UBS to Pay 29 Mil for Discrimination & Harrassment

In one of the largest discrimination awards to a single plaintiff on record, a jury in New York ordered UBS to pay more than $29 million in damages to a former saleswoman who sued the company for sex discrimination.

Laura Zubulake was awarded $9 million in back pay and damage to reputation, plus $20 million in punitive damages after the jury held decided the bank discriminated against her as a woman, then fired her when she complained to the EEOC. "This sends a message not just to UBS but to everybody," she said, and that women on Wall Street should "not to be afraid to stand up and speak out when they feel they are being treated differently."

The plaintiff was a former institutional equities saleswoman at the company's Stamford office, who convinced the jury her manager denied her important accounts and mocked her appearance to co-workers.  Her claims also included sexist company policies, such as entertaining clients at strip clubs which made it difficult for women to socialize and foster business contacts with clients.
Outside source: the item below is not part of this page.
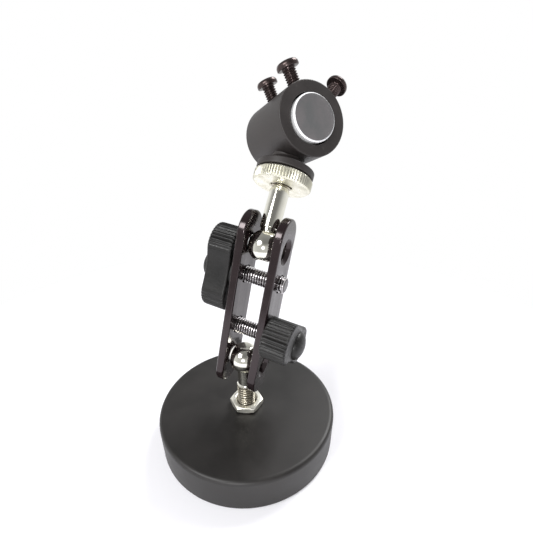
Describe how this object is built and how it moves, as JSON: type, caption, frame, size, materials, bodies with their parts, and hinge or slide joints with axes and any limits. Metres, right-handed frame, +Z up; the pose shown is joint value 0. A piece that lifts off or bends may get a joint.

Important in the case was that, as have several other Wall Street firms, UBS failed to locate several incriminating e-mails, while Zubulake provided records of such evidence.  She was thus able to prove UBS destroyed relevant e-mails after the litigation was filed.  The judge therefore instructed the jury on an "adverse inference", essentially telling the jury to assume the missing e-mails provided damning evidence against UBS.

Swiss Bank Historian Caught Destroying Records

In 1997, a night watchman at the Union Bank of Switzerland (as UBS was then known), found the bank historian destroying archives compiled by a subsidiary that had extensive dealings with Nazi Germany, in direct violation of a Swiss law adopted in1996 protecting such material.

UBS acknowledged that it had "made a deplorable mistake", but maintained that the destroyed archives were unrelated to the Holocaust. However, the night watchman was suspended from his job at the security company that served UBS, following a criminal investigation into whether his whistle blowing had violated Swiss bank secrecy laws.